The ITMO 1 team made the biggest progress in this problem, creating a strategy that won about 95% of the games. However, you had to win 100 games in order to get this problem accepted, and the chance of that was around 0.5%, and they didn't get so lucky. Here are three short videos: ITMO 1 winning a game, ITMO 1 losing a game, and the reference solution - spoiler alert! - winning a game (in all cases the contestant's strategy is playing blue circles):

I've also enjoyed problem E a lot - see the full statement on page 7 of the PDF. It was also centered around a game, this time a much simpler one: Rock-paper-scissors. You were given a description of a finite-state machine where each state has one move associated with it (rock, paper or scissors), and three transitions corresponding to three possible moves of the opponent. The initial state of that machine was unknown. You had to create another finite-state machine in the same format that would beat the first machine at least 99% times in the long run, irrespective of the first machine's initial state.

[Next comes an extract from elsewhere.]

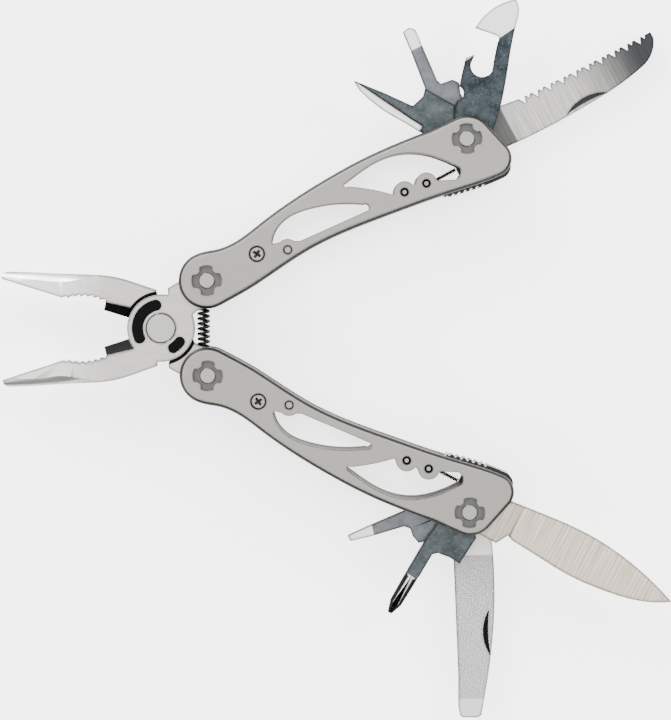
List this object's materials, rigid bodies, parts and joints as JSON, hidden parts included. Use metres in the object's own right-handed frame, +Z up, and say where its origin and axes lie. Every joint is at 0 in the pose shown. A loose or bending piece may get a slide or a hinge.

Can you see how to do it? How many states does your machine need in the worst case if the input machine has N states? Can you prove that such number of states is asymptotically minimal? Can you see a simple randomized solution with the same number of states?

You can try to submit those two problems, as well as 9 others, at the online mirror.

All other European regionals are also over by now: the SEERC (problems, results), the CERC (problems, results, Russian training camp mirror results), the SWERC (problems, results, online mirror results), and the NWERC (problems, results, online mirror results). Congratulations to Lviv NU Penguins, University of Zagreb, UPC 1 and University of Copenhagen Lambdabamserne on the victories! The intersection between different online mirrors is rather small, but the general feeling is that the two top NEERC teams are the strongest in Europe this season.